Movie Info
Movie Name: Tinker Bell
Studio: Walt Disney Studios Home Entertainment
Genre(s): Animated/Sci-Fi/Fantasy/Family
Release Date(s): September 18, 2008
MPAA Rating: G
Tinker Bell is born in Pixie Hollow but learns that she’s destine to be a tinker…who never gets the chance to see the mainland. As Tinker Bell tries to change her destiny, she finds that being a tinker might be all she is skilled to be. When a jealous fairy named Vidia tricks Ticker Bell, disaster strikes that could keep spring from ever happening.
Directed by Bradley Raymond, Tinker Bell is a spin-off story from J.M. Barrie’s Peter Pan, or The Boy Who Wouldn’t Grow Up which was produced by Disney as Peter Pan in 1953. The movie is a follow-up to Return to Never Land (2002) and started a series of Fairy movies by Disney.
Peter Pan has never been a favorite of mine. I find the story weird and loaded with mixed messages for kids. A Peter Pan spin-off seemed like it had potential, but the movie is also loaded with mixed messages.
The odd thing about this story is that it is both positive, and it is negative. The positive aspect of the story is that Tinker Bell learns that through ingenuity and creativity, one can achieve greatness. The negative aspect of this story is that Tinker Bell lives in a caste system and one can never transcend their cast. Tinker Bell was a tinker and never could be anything else…but she made the best of it.

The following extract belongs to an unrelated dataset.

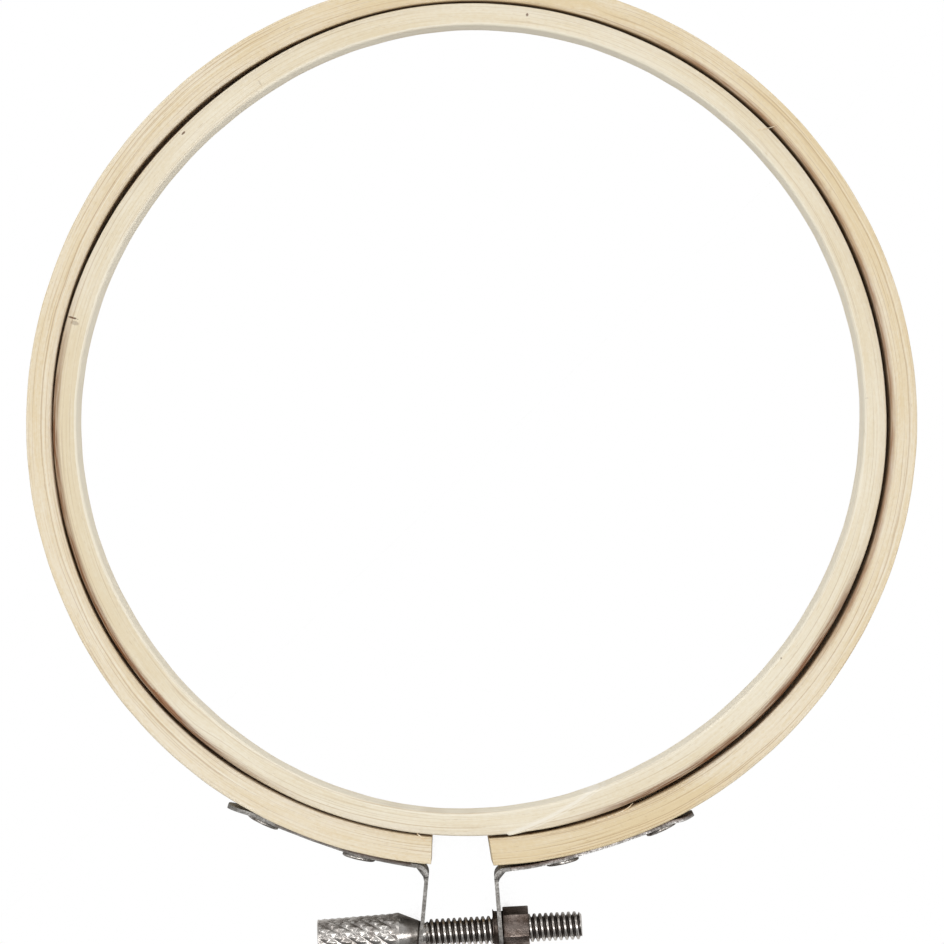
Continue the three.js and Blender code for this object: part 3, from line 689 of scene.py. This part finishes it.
# Flat pattern of the bracket as (along, across) points: a strip with a rounded tip, and round the ear's
# hole a web of spokes from the hole's edge to the ear's outline. The web shares the strip's last row.
def bracketPattern(tipCorner, earStart, holeAt, holeRadius, earCorner):
    half = strapWidth / 2
    across = np.linspace(-half, half, 29)
    early = tipCorner * (1 - np.cos(np.linspace(0, math.pi / 2, 9)))
    along = np.concatenate([early, np.arange(tipCorner + 0.35, earStart - 3.2, 0.35),
                            np.linspace(earStart - 3.0, earStart, 31)])
    inTip = np.clip(tipCorner - along, 0, None)
    halfAt = half - tipCorner + np.sqrt(tipCorner ** 2 - inTip ** 2)
    strip = np.stack([along[:, None] + 0 * across, halfAt[:, None] * across / half], -1).reshape(-1, 2)
    stripFaces = gridFaces(len(along), len(across))[0]
    start = earStart - holeAt
    bendSide = np.stack([np.full(len(across), start), across], -1)
    farSide = half - earCorner
    turns = np.radians(np.linspace(90, 0, 13))
    upper = np.stack([farSide + earCorner * np.cos(turns), farSide + earCorner * np.sin(turns)], -1)
    edge = np.stack([np.linspace(start, upper[0, 0], 14)[1:-1], np.full(12, half)], -1)
    lower = (upper * [1, -1])[::-1]
    outline = np.concatenate([bendSide, edge, upper, lower, (edge * [1, -1])[::-1]])
    spoke = unit(outline)
    steps = (np.linspace(0, 1, 9) ** 1.3)[:, None, None]
    web = spoke * holeRadius + steps * (outline - spoke * holeRadius)
    webFaces = gridFaces(len(steps), len(outline), wrapColumns=True, first=len(strip))[0]
    flat = np.concatenate([strip, (web + [holeAt, 0]).reshape(-1, 2)])
    shared = np.arange(len(flat))
    root = len(strip) + (len(steps) - 1) * len(outline)
    shared[root:root + len(across)] = np.arange(len(strip) - len(across), len(strip))
    used, quads = np.unique(shared[np.concatenate([stripFaces, webFaces])], return_inverse=True)
    return flat[used], quads.reshape(-1, 4)


def makeBracket(name, side, look):
    strap, bend, earPoint, earEnd = bracketLine(side, look)
    line = np.concatenate([strap, bend[1:], evenSteps(np.stack([bend[-1], earEnd]), 0.2)[1:]])
    reach = reachAlong(line)
    bendStart = reach[len(strap) - 1]
    earStart = reach[len(strap) + len(bend) - 2]
    holeAt = earStart + np.linalg.norm(earPoint - bend[-1])
    flat, quads = bracketPattern(look["tipCorner"], earStart, holeAt, look["earHole"][side],
                                 look["earCorner"])
    place = pointsAt(flat[:, 0], reach, line)
    low, high = bendStart - look["gussetLeg"], earStart + look["gussetLeg"]
    ends = pointsAt([low, high], reach, line)
    part = np.clip((flat[:, 0] - low) / (high - low), 0, 1)[:, None]
    chord = ends[0] + part * (ends[1] - ends[0])
    pressed = (1 - ramp(np.abs(flat[:, 1]), 0, look["gussetWidth"] / 2))[:, None]
    inBend = ((flat[:, 0] > low) & (flat[:, 0] < high))[:, None]
    place = place + np.where(inBend, pressed * (chord - place), 0)
    mirror = 1 if side else -1
    points = np.stack([mirror * place[:, 0], place[:, 1], midHeight + flat[:, 1]], -1)
    shell, faces, cut = thickened(points, quads, sheet)
    piece = makePiece(name, shell, faces, platedSheet)
    along = np.tile(flat[:, 0], 2)
    onStrap = along < bendStart - look["shadeEnd"]
    # Painted shade: dark on the cut edges, partly the sheared steel's duller colour, and brown on the side
    # against the wood
    write(piece, "paintedShade", cut * np.where(onStrap, look["cutEdgeDark"][side], 1.0))
    ringSide = np.hypot(shell[:, 0], shell[:, 1]) < np.tile(np.hypot(points[:, 0], points[:, 1]), 2)
    write(piece, "woodSide", ringSide & onStrap & (along > look["shadeFrom"][side]))
    soft = piece.modifiers.new("softEdges", "BEVEL")
    soft.width = look["edge"] * metres
    soft.segments = 3
    soft.limit_method = "ANGLE"
    soft.angle_limit = math.radians(look["edgeAngle"])
    piece.modifiers.new("evenNormals", "WEIGHTED_NORMAL")
    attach(piece, "outer_right" if side else "outer_left")
    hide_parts("bracket_right" if side else "bracket_left")
    return strap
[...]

The movie did cast a pretty good group of actors and actresses to do the voice work. Arrested Development and Parenthood vet Mae Whitman provides the voice of Tink and Anjelica Huston plays the queen Clarion. Kristin Chenoweth, Lucy Liu, America Ferrera, and Raven-Symoné play Tink’s fairy friends. It feels that the movie is casting not only for this film but for the future film spin offs.
The movie ditched the previously used classic animation in Peter Pan and Return to Never Land and utilized 3D animation. The animation feels rather cheap in the sense that it isn’t as polished as a Pixar film, but the actual camera work for the animation is quite good.
Tinker Bell will entertain kids, but I don’t know that I like what they may take away from it. Sure, Tinker Bell does end up accepting her post in life and not everyone can do everything…but it is kind of a morbid perspective for the target age of the film. Tinker Bell was followed by Tinker Bell and the Great Fairy Rescue in 2010.